Honey is made from flower nectar.
Bees collect nectar from flowering plants, pollinating the plants in the process as they wiggle around in the flower. This makes bees crucial links in the food chain. For instances, 80% of cotton relies on honeybees. Many plants, such as squash, have specialized bees that only collect nectar from that particular plant.
A bee visits about 1,500 flowers to gather enough nectar to fill up her honey sac stomach (which holds about 70 mg of nectar – almost as much as a bees body weight), which is different than their digestive stomach.
Bees then carry the nectar back to the hive in their honey sac stomach. Here, a younger bee will suck the honey from the honey sac stomach, via the mouth (kind of like they are kissing).
Bees navigate using an exceptional spatial sense, and can fly up to 15 mph.

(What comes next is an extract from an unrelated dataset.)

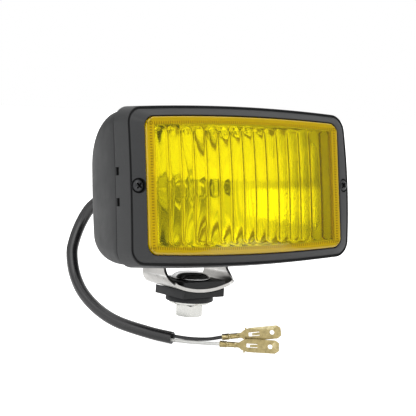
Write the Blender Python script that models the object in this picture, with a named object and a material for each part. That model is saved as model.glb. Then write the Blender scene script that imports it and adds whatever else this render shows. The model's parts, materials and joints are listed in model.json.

Back at the homestead, they may do a little “bee dance” for their hive mates to communicate where the nectar was found.
The bees deposit (OK, regurgitate) the nectar into the waxen honeycomb, where invertase (aka sucrase) from salivary glands thickens it and splits sucrose into glucose and fructose, so that the bees are able to digest the honey when they consume it later.
Once honey is in the honeycomb, worker bees flap their wings to encourage water evaporation until the nectar fluid becomes syrupy. Then the bees cap the honeycomb with wax. If honey is harvested before the water is evaporated, moisture content will be too high and naturally occurring yeast cells will ferment. This honey will be runny and taste like vinegar.
A single worker bee makes less than a teaspoon of honey in her 6-week lifetime (assuming she doesn’t sting anyone, as bees die after they sting). They work themselves to death, literally.
One colony can produce 44 pounds of honey during a typical summer. This requires more than 1 million foraging trips, and is roughly the amount necessary to sustain the colony during winter.